Actual interest may vary depending on:

  • When you made purchases
  • When payments were posted
  • Whether your card compounds daily or monthly
  • Introductory or promotional APR offers

Still, this calculator gives a very close estimate and helps you understand the real cost.


How to Use This Calculator Wisely

Here are practical ways to use it:

1. Test Different Payment Scenarios

Enter lower balances to see how much interest you save by paying extra.

2. Compare Credit Cards

Try different APRs to see how much a lower rate saves you.

3. Plan a Payoff Strategy

See how much interest you avoid by reducing your balance faster.

Even paying an extra $100 toward your balance can reduce long-term interest significantly.


Tips to Reduce Credit Card Interest

If you want to lower what you pay:

  • Pay your full balance each month.
  • Make more than the minimum payment.
  • Ask for a lower APR.
  • Consider a balance transfer with a lower rate.
  • Avoid adding new purchases while paying down debt.

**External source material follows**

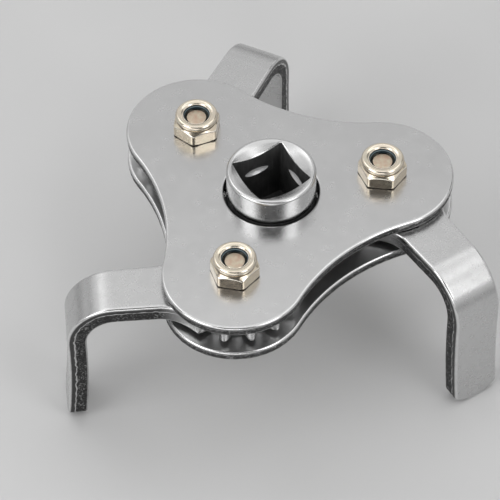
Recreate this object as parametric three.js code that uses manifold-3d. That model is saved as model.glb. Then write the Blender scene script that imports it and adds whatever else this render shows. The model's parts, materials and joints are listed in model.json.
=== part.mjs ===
// Two-way oil filter wrench: a square-drive gear turns three bent jaws that carry teeth on their roots.
// The jaws pivot on bolts between two three-lobed plates and close on the rim of a filter.
//
// Millimetres, +Z up. The drive axis is Z. The origin is the centre of the drive socket's floor.
import * as THREE from "three";
import { mergeVertices } from "three/addons/utils/BufferGeometryUtils.js";
import Module from "manifold-3d";

const wasm = await Module();
wasm.setup();

const degrees = Math.PI / 180;

// ---- Gears: one drive gear in mesh with the toothed root of every jaw ----
const gearModule = 1.75;
const driveTeeth = 15;
const jawTeeth = 14;
const pressureAngle = 20 * degrees;
const driveTipRadius = 14.4;
const jawTipRadius = 14.2;
const rootClearance = 0.35; // between one gear's tips and the other's roots
const toothShift = 0.38; // the jaws' teeth are stouter than standard by this, and the drive's slimmer
const toothThinning = 0.22; // taken off each tooth's thickness, for backlash
const tipRounding = 0.3; // how far below its tip a tooth's flank begins to round over
const tipLand = 0.6; // share of the tip's width that stays at full height
const rootFlare = 0.02; // radians that each tooth widens between its base circle and its root
const boltCircle = (gearModule * (driveTeeth + jawTeeth)) / 2; // radius from the drive axis to a pivot

// Each gear's teeth, tip and root radii, and the thickness of a tooth at the pitch circle.
const standardTooth = (Math.PI * gearModule) / 2 - toothThinning;
const driveGear = {
  teeth: driveTeeth,
  tip: driveTipRadius,
  root: boltCircle - jawTipRadius - rootClearance,
  thickness: standardTooth - toothShift,
};
const jawGear = {
  teeth: jawTeeth,
  tip: jawTipRadius,
  root: boltCircle - driveTipRadius - rootClearance,
  thickness: standardTooth + toothShift,
};

// ---- Plates ----
const lobeAngles = [-90, 30, 150]; // directions of the three pivots from the drive axis
const lobeRadius = 16.1;
const waistRadius = 45; // concave edge between two lobes
const plateThickness = 2.3;
const plateGap = 6.0;
const plateEdge = 0.5; // chamfer that stands for the rounded edge
const topPlateTop = 9.3;
const topPlateBottom = topPlateTop - plateThickness;
const bottomPlateTop = topPlateBottom - plateGap;
const bottomPlateBottom = bottomPlateTop - plateThickness;
const topHoleRadius = 10.7;
const bottomHoleRadius = 10.1;
const boltHoleRadius = 3.2;

// ---- Drive gear with its hub and square socket ----
const hubRadius = 10.0;
const hubTop = 16.0;
const journalRadius = 9.6; // lower end, in the bottom plate
const journalBottom = -2.0;
const gearClearance = 0.3; // between the gear's faces and the plates
const rimInnerRadius = 9.3; // the dished mouth starts here
const rimChamfer = 0.5; // height of the chamfer round the hub's rim
const rimChamferWidth = 0.4;
const journalChamfer = 0.5;
const dishSlope = 0.53; // fall of the dish per millimetre towards the axis
const socketSide = 12.7; // half-inch square
const socketTurn = 49; // degrees, of the square's side about the axis
const detentRadius = 7.0; // turned groove that catches the ball of the driving square
const detentHeight = 9.9;
const detentWidth = 2.2;

// ---- Jaws ----
const jawThickness = 4.3;
const jawTop = 6.65;
const jawSwing = 67.1; // degrees clockwise of the radial direction, seen from above
const jawPlay = [-0.9, 0.9, 0]; // degrees, where each jaw rests within the backlash
const toothClocking = -2.5; // degrees from the bar's centre line to the nearest tooth
const jawReach = 37.6; // pivot axis to the outer face of the bend
const bendRadius = 11; // outer
const bendAngle = 91.3;
const legCurve = 180; // radius of the slow outward curve below the bend
const tipLevel = -30.3;
const tipRise = 1.9; // from the tip's middle up to its two corners
const tipFlat = 3.0;
const barWidth = 12.2; // at the neck
const bendWidth = 11.6;
const tipWidth = 11.3;
const neckStart = 17.0; // from the pivot, where the bar begins to widen into the toothed root
const neckCurve = 4.0; // length over which the neck's edge swings outwards
const neckFlare = 0.3; // how far it has swung out by then
const leanAllowance = 10; // how far the leg may lean out past the bend

// ---- Fasteners: M6 bolts with self-locking nuts ----
const boltRadius = 3.0;
const boltEnd = 13.25;
const boltEndRadius = 2.35;
const headHeight = 4.0;
const hexAcrossFlats = 9.8;
const nutTurns = [-23, -18, 10]; // degrees, how each nut happened to stop
const nutHeight = 5.2;
const nutHexHeight = 3.5;
const collarRadius = 4.8;
const collarChamfer = 0.6;
const nutBore = 3.12;
const insertRadius = 4.0;
const insertBottom = topPlateTop + 3.4;
const insertHeight = 1.2;
const insertGap = 0.05; // between the nylon ring and the nut's pocket
const collarMouth = 3.15; // opening left by the rolled rim

// ---- Washers ----
const shimRadius = 7.5;
const washerRadius = 6.5;
const washerGap = 0.04; // running clearance on each face
const washerBore = 3.2;

// ---- Solids that cut or join others run past them by these lengths ----
const past = 1;
const blankHalfWidth = 20; // wider than any jaw root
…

Small changes can save hundreds or even thousands of dollars over time.


Frequently Asked Questions

What is a good APR for a credit card?

A lower APR is always better. Many credit cards range between 15% and 29%. The exact rate depends on your credit score and the type of card.

Is APR the same as interest rate?

For credit cards, yes. The APR is the yearly interest rate charged on your balance.

Why is interest calculated daily?

Most credit card issuers use daily compounding. This means interest is added each day based on your balance.

Does paying early reduce interest?

Yes. The earlier you pay down your balance, the fewer days interest can build.